The committee found that DeLay violated House rules when he offered to endorse the son of Rep. Nick Smith (R-Mich.), who was running for his father’s seat in Congress, in exchange for Rep. Nick Smith’s support for a Republican prescription drug bill.
“I will personally endorse your son,” Delay reportedly said to Smith on the floor of the House. “That’s my last offer.”
The committee’s report said DeLay agreed with the substance of Smith’s recollection of his statements, but contended it was Smith who first brought up the subject of his son’s campaign. DeLay said he believed Smith was “fishing” to find out what Delay might offer.
In its report on the matter, the committee said “it is improper for a member to offer or link support for the personal interests of another member as part of a quid pro quo to reach a legislative goal.”
Smith ended up voting against the Medicare prescription drug bill, which eventually passed by five votes and became law in December.
DeLay said in a statement Friday that he accepted the committee’s findings, which he referred to as “guidance.”
“I would never knowingly violate the rules of the House,” DeLay said.
Rep. Candice Miller, R – Mich., was also admonished for statements the committee said could have been interpreted as retaliation for Smith’s vote.
After Smith voted “no”, Miller reportedly approached him on the House floor and said, “I hope your son doesn’t come to Congress because I won’t support him.”
Miller told the committee that Smith had previously asked for her assistance with his son’s campaign. Smith denied he had sought her assistance.
Smith said that Miller pressured him to change his vote by threatening to actively work against his son’s election if he did not.
Miller said in a statement Friday that she had “read the committee’s report and accept their findings that I may have committed a ‘discreet violation of the rules.'”
Though the committee found that Smith’s allegations about DeLay’s endorsement offer and Miller’s threat of retaliation were true, it also said Smith’s claims that he was offered specific forms of financial support for his son’s candidacy in return for supporting the legislation were not true.

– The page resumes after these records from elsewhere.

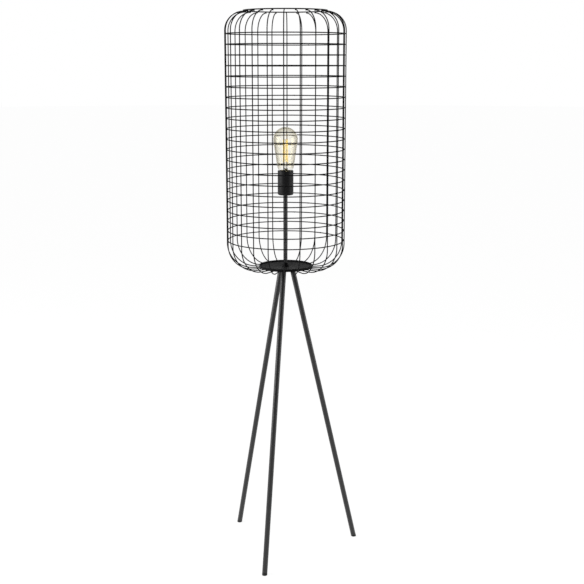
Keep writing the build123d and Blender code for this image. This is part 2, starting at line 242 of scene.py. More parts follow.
def wire_ring(radius, section, height, swell):
    """A ring of round wire with the swelling of its butt weld on the right."""
    bpy.ops.mesh.primitive_torus_add(
        major_segments=144, minor_segments=12, major_radius=radius, minor_radius=section,
        location=about(height), generate_uvs=False)
    made = bpy.context.object
    bpy.ops.object.mode_set(mode="EDIT")
    for offset in (-3 * joint_half, -joint_half, joint_half, 3 * joint_half):
        bpy.ops.mesh.select_all(action="SELECT")
        bpy.ops.mesh.bisect(plane_co=about(height, radius, offset), plane_no=(0, 1, 0))
    bpy.ops.object.mode_set(mode="OBJECT")
    pick(made, lambda place: place.x > 0 and abs(place.y) < 1.1 * joint_half)
    bpy.ops.object.mode_set(mode="EDIT")
    bpy.ops.transform.shrink_fatten(value=swell)
    bpy.ops.object.mode_set(mode="OBJECT")
    return made


ring = wire_ring(ring_radius, wire_radius, 0, joint_swell)
ring_nodes = sorted(name for name in nodes if name.startswith("cage_ring_"))
ring_heights = [(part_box(node)[0].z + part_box(node)[1].z) / 2 for node in ring_nodes]
for number, node in enumerate(ring_nodes):
    welded_ring = copy_of(ring)
    bpy.ops.transform.rotate(
        value=-upright_step * (first_joint + number % joint_places), orient_axis="Z", center_override=stem_axis)
    bpy.ops.transform.translate(value=(0, 0, ring_heights[number]))
    settle(welded_ring, f"ring_wire_{number + 1:02d}", cage_coat, "cage_wire", "lamp", node)
bpy.data.objects.remove(ring)

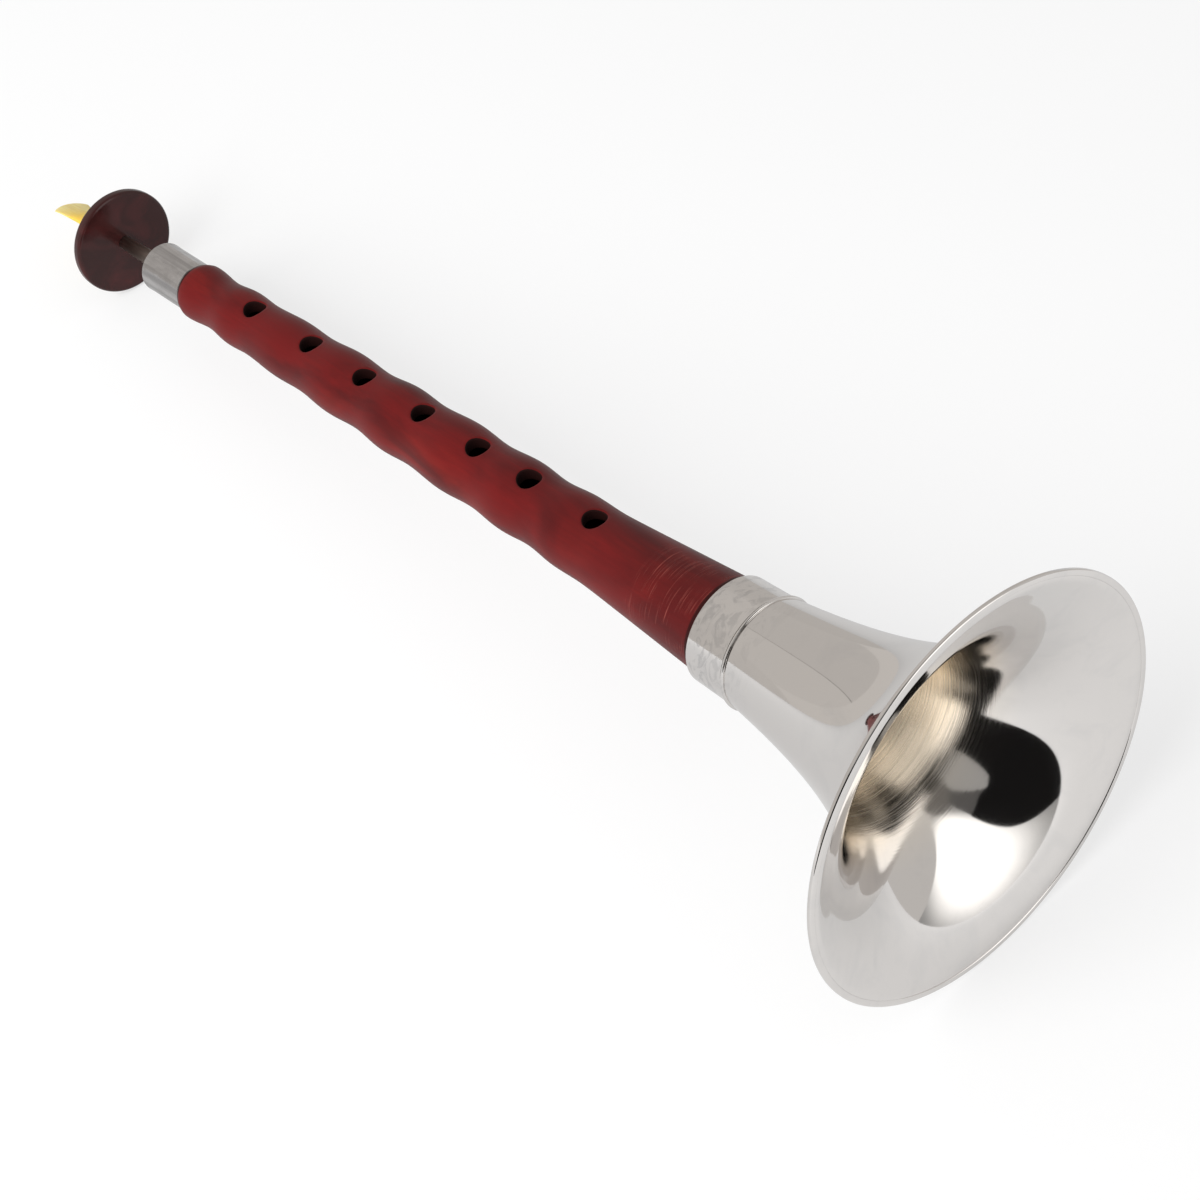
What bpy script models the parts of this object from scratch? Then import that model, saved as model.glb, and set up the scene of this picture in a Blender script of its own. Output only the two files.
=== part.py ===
# A suona: a conical double-reed horn, lying on a flat surface on the edges of its bell and its lip disc.
# Every piece lies on one axis. A station is a distance along that axis from the plane of the bell's
# mouth, towards the reed. Lengths are in metres and angles in radians.

import bpy
import bmesh
from math import asin, atan2, cos, hypot, pi, radians, sin, sqrt

# Fits
seat_gap = 0.0003               # between pieces that touch on the real instrument
slide_room = 0.0004             # left between the lip disc and the reed when the disc is pushed up
disc_travel = 0.0040            # how far the lip disc slides up the staple

# Bell
mouth_radius = 0.0620
neck_radius = 0.0168            # outer radius where the flare meets the bead
flare_length = 0.0774           # mouth to bead
flare_exponent = 0.62           # how suddenly the horn opens
sheet_thickness = 0.0006
rim_width = 0.0019
rim_depth = 0.0013
rim_rounding = 0.0004
bead_width = 0.0010
bead_height = 0.0004            # how far the bead stands proud of the sheet
sleeve_length = 0.0148          # bead to the open end of the sleeve
sleeve_radius = 0.01645         # outer radius at the open end

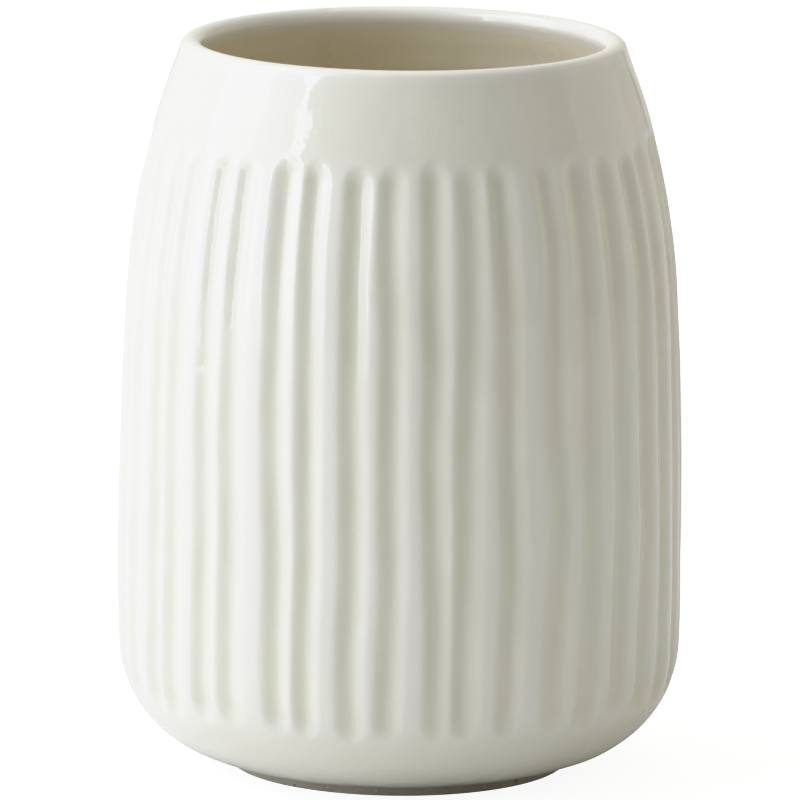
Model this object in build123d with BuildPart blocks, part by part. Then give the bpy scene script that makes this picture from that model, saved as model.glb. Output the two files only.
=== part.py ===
from build123d import *
from math import acos, asin, atan2, cos, pi, sin, sqrt
from random import Random
import os

# Pen holder cup: one carved stoneware body under two fired coats of glaze.
# Millimetres, +Z up, origin at the middle of the foot, where the cup stands.
# Outlines are drawn in the half plane of radius (X) and height (Z).

# Overall form, over the glaze
HEIGHT = 110.0              # table to the top of the lip
BELLY_RADIUS = 42.5         # widest point, over the ridges between flutes
BELLY_HEIGHT = 35.0         # height of the widest point
BELLY_CURVE = 650.0         # radius of the nearly straight wall
SHOULDER_HEIGHT = 72.5      # where the wall starts to lean in to the mouth
HEEL_HEIGHT = 18.5          # where the wall starts to turn under to the foot
MOUTH_RADIUS = 30.0         # clear opening inside the lip
WALL = 3.4                  # glazed wall, rounded right over at the lip
FLOOR = 3.9                 # glazed floor, over the hollow inside the foot ring
INSIDE_CORNER = 13.8        # round between the inside wall and the floor

# Foot ring, turned from the same clay and left bare
FOOT_RADIUS = 25.5
FOOT_HEIGHT = 1.6
FOOT_RING_WIDTH = 3.6
FOOT_RECESS = 1.1           # underside of the floor above the table
FOOT_EDGE = 0.4             # softened edges of the tread

# Carved flutes
FLUTE_COUNT = 42
FLUTE_WIDTH = 3.1
FLUTE_DEPTH = 0.75
COLLAR = 12.8               # plain band from the top of the lip to the flutes
FLUTE_BASE = 11.2           # height where the flutes run out
FLUTE_TURN = -134.4         # degrees from +X to the even place of the first flute
FLUTE_SLIP = 0.2            # most that a flute strays sideways, in spacings
CARVING_SEED = 134771       # fixes how the flutes stray

GOUGE_LAP = 0.6             # how far the gouge holds the belly's line past its ends

# Fired thickness of each coat of glaze
GLAZE = 0.4

# Worked out from the sizes above
LIP_RADIUS = WALL / 2
LIP_CENTRE = (MOUTH_RADIUS + LIP_RADIUS, HEIGHT - LIP_RADIUS)
FLOOR_TOP = FOOT_RECESS + FLOOR
FLUTE_SPACING = 360.0 / FLUTE_COUNT
GOUGE_RADIUS = (FLUTE_WIDTH**2 / 4 + FLUTE_DEPTH**2) / (2 * FLUTE_DEPTH)
GOUGE_STAND_OFF = GOUGE_RADIUS - FLUTE_DEPTH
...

The committee’s report said those allegations “appear to be the result of speculation or exaggeration on the part of Rep. Nick Smith” and that Smith “failed to exercise reasonable judgment or restraint.”
In addition, the committee said Smith failed to fully cooperate with the committee’s Republican chair and ranking Democratic member during the investigation.
The committee’s investigation stemmed from complaints by Smith who, in the days after the vote, said that during “arm twisting” and bullying by fellow politicians he was offered $100,000 for his son’s campaign along with DeLay’s and others’ endorsement of his son’s candidacy.
Smith later said there was no specific mention of money during the intense pre-vote haggling, but that fellow politicians said they would support his son or actively oppose his son, depending on Smith’s vote on the bill.
In a statement to the committee, Smith said that he inferred that offers from members of Congress and others meant “tens of thousands if not hundreds of thousands of dollars for my son’s campaign if I voted for the bill.”
Smith said in a press release Friday that he was proud that his son Brad had encouraged him to stand by his decision to vote no on the bill despite the effect it may have had on his race.
Brad Smith’s bid for his father’s seat ended when he lost in Michigan’s August 3 Republican primary.
“The Ethics Committee has ruled. Let us now move on from this unpleasant episode and do the best we can for the American people,” Rep. Nick Smith said in his press statement.
In addition to the admonishment of the three members, the committee said the “late night timing of the vote, the extended period of time for which the vote was held open, and the unusual lobbying pressure on members… exacerbated tensions on the House floor and contributed to an environment in which the usual traditions of civil discourse and decorum among members were not always followed.”
The rebuke of DeLay comes on the heels of the indictment by a grand jury in Texas of three of his top political aides on charges of fundraising violations.
The House Ethics Committee continues to investigate DeLay’s fundraising practices.